Question

If the sum of mean and variance of a binomial distribution for 5 trials is 1.8, then probability of a success is

• A. $0.2$
• B. $0.6$
• C. $0.4$
• D. $0.8$

Hint:

For binomial distributions, variance is always less than the mean because $\sigma^2 = \mu \times (1-p)$. Since $(1-p)$ is a fraction, multiplying the mean by it reduces the value.

Answer 1

The Correct Option is A

Step 1: Recall binomial mean and variance.
For $n$ trials with success chance $p$ and failure chance $q = 1 - p$: mean $= np$ and variance $= npq$. Here $n = 5$.

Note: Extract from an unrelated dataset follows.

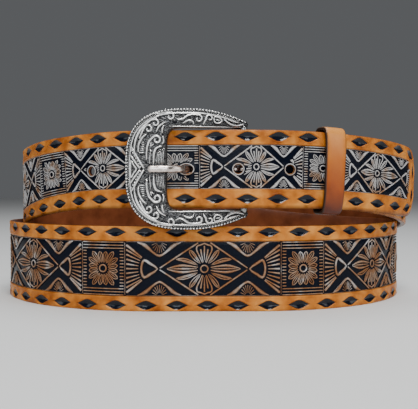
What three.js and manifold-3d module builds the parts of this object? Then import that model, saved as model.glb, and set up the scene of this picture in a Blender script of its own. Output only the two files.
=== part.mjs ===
// Western belt with a C-shaped buckle, buckled in its middle hole and doubled into a two-turn loop
// that stands on the lower turn's edge. Millimetres, +Z up, the buckle faces -Y.
//
// A place on the belt is given by how far along the loop's plan ring it lies (0 at the front centre,
// growing to the right), by its level (how far outward of that ring) and by its height above the floor.
import * as THREE from 'three';
import { mergeVertices } from 'three/addons/utils/BufferGeometryUtils.js';
import Module from 'manifold-3d';

const wasm = await Module();
wasm.setup();

const DEGREE = Math.PI / 180;

// Strap
const BODY_WIDTH = 42;
const END_WIDTH = 38;
const STRAP_THICKNESS = 3;
const EDGE_CHAMFER = 0.7;
const BUCKLE_END_PLAIN = 45;
const BUCKLE_END_TAPER = 115;
const TIP_END_PLAIN = 190;
const TIP_END_TAPER = 110;
const TIP_ROUND = 15;
const TIP_ROUNDNESS = 2.4;
const TIP_REACH = 143;
const FLAP_LENGTH = 37;
const FLAP_EASE = 22;

// Holes, the middle one drawn long by the prong
const HOLE_COUNT = 5;
const HOLE_SPACING = 25.4;
const HOLE_RADIUS = 2.4;
const WORN_HOLE_LENGTH = 7;
const HOLE_FROM_FRAME = 9.3;

// The loop's plan ring: flat front, wide front curves, tight sides, wide back
const FRONT_FLAT = 22;
const FRONT_RADIUS = 91;
const FRONT_TURN = 72 * DEGREE;
const SIDE_RADIUS = 38;
const BACK_TURN = 20 * DEGREE;

// Heights: the lower turn stands on the floor and the upper one stands clear above it
const TURN_GAP = 9;
const TIP_STANDOFF = 2.6;

// Clearance between pieces that touch
const TOUCH_GAP = 0.3;

// Buckle
const FRAME_LENGTH = 60;
const FRAME_HEIGHT = 59;
const FRAME_THICKNESS = 4.2;
const FRAME_SIDE_WIDTH = 20.5;
const FRAME_SEAT = 18.5;
const FRAME_ROUNDNESS = 2.9;
const WINDOW_ROUNDNESS = 6;
const ARM_LENGTH = 25.5;
const ARM_END_WIDTH = 4.4;
const STRAP_SIDE_PLAY = 0.7;
const BAR_RADIUS = 2;
const BAR_PLACE = 17.5;

// Prong
const PRONG_WIDTH = 3.4;
const PRONG_THICKNESS = 2.6;
const PRONG_LOOP_WALL = 1.6;
const PRONG_OVERLAP = 9;

// Keeper
const KEEPER_PLACE = 64;
const KEEPER_WIDTH = 11.5;
const KEEPER_WALL = 1.8;
const KEEPER_SIDE_PLAY = 1.1;
const KEEPER_FACE_PLAY = 1.75;
const KEEPER_SHAPE = 4;

// Rivets that hold the fold
const RIVET_FROM_BAR = 29.6;
const RIVET_SPREAD = 19;
const RIVET_SHANK_RADIUS = 2.2;
const RIVET_HEAD_RADIUS = 4.2;
const RIVET_HEAD_HEIGHT = 0.9;

// Worked out from the sizes above
const LAYER = STRAP_THICKNESS + TOUCH_GAP;
const UPPER_HEIGHT = BODY_WIDTH + TURN_GAP + END_WIDTH / 2;
const LOWER_HEIGHT = BODY_WIDTH / 2;
const FOLD_RADIUS = BAR_RADIUS + TOUCH_GAP + STRAP_THICKNESS / 2;
const BAR_LEVEL = -STRAP_THICKNESS / 2 - FOLD_RADIUS;
const FRAME_LEFT = BAR_PLACE + ARM_END_WIDTH / 2 - FRAME_LENGTH;
const WINDOW_LEFT = FRAME_LEFT + FRAME_SIDE_WIDTH;
const SEAT_PLACE = FRAME_LEFT + FRAME_SEAT;
const FRAME_CENTRE = BAR_PLACE - ARM_LENGTH;
const WINDOW_HALF = END_WIDTH / 2 + STRAP_SIDE_PLAY;
const HOLE_PLACE = WINDOW_LEFT + HOLE_FROM_FRAME;

// A half ring as stretches of one curvature, from the front centre to the back centre
const sideEndX = FRONT_FLAT + FRONT_RADIUS * Math.sin(FRONT_TURN)
  - SIDE_RADIUS * (Math.sin(FRONT_TURN) - Math.sin(BACK_TURN));
const RING = [
  { length: FRONT_FLAT, radius: Infinity },
  { length: FRONT_RADIUS * FRONT_TURN, radius: FRONT_RADIUS },
  { length: SIDE_RADIUS * (Math.PI - FRONT_TURN - BACK_TURN), radius: SIDE_RADIUS },
  { length: sideEndX / Math.sin(BACK_TURN) * BACK_TURN, radius: sideEndX / Math.sin(BACK_TURN) },
];
const LAP = 2 * RING.reduce((sum, part) => sum + part.length, 0);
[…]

Step 2: Write the given sum.
\[ np + npq = 1.8 \]
Step 3: Take $np$ common.
\[ np(1 + q) = 1.8 \quad\Rightarrow\quad 5p(1 + q) = 1.8 \]
Step 4: Replace $q$ with $1 - p$.
\[ 5p(1 + 1 - p) = 1.8 \quad\Rightarrow\quad 5p(2 - p) = 1.8 \]
Step 5: Form the quadratic.
\[ 10p - 5p^2 = 1.8 \quad\Rightarrow\quad 5p^2 - 10p + 1.8 = 0 \] Dividing by 5: $p^2 - 2p + 0.36 = 0$.

Step 6: Solve and pick the valid root.
This factors to $(p - 0.2)(p - 1.8) = 0$. Since $p$ must be at most 1, we take $p = 0.2$. \[ \boxed{p = 0.2 \text{ (Option 1)}} \]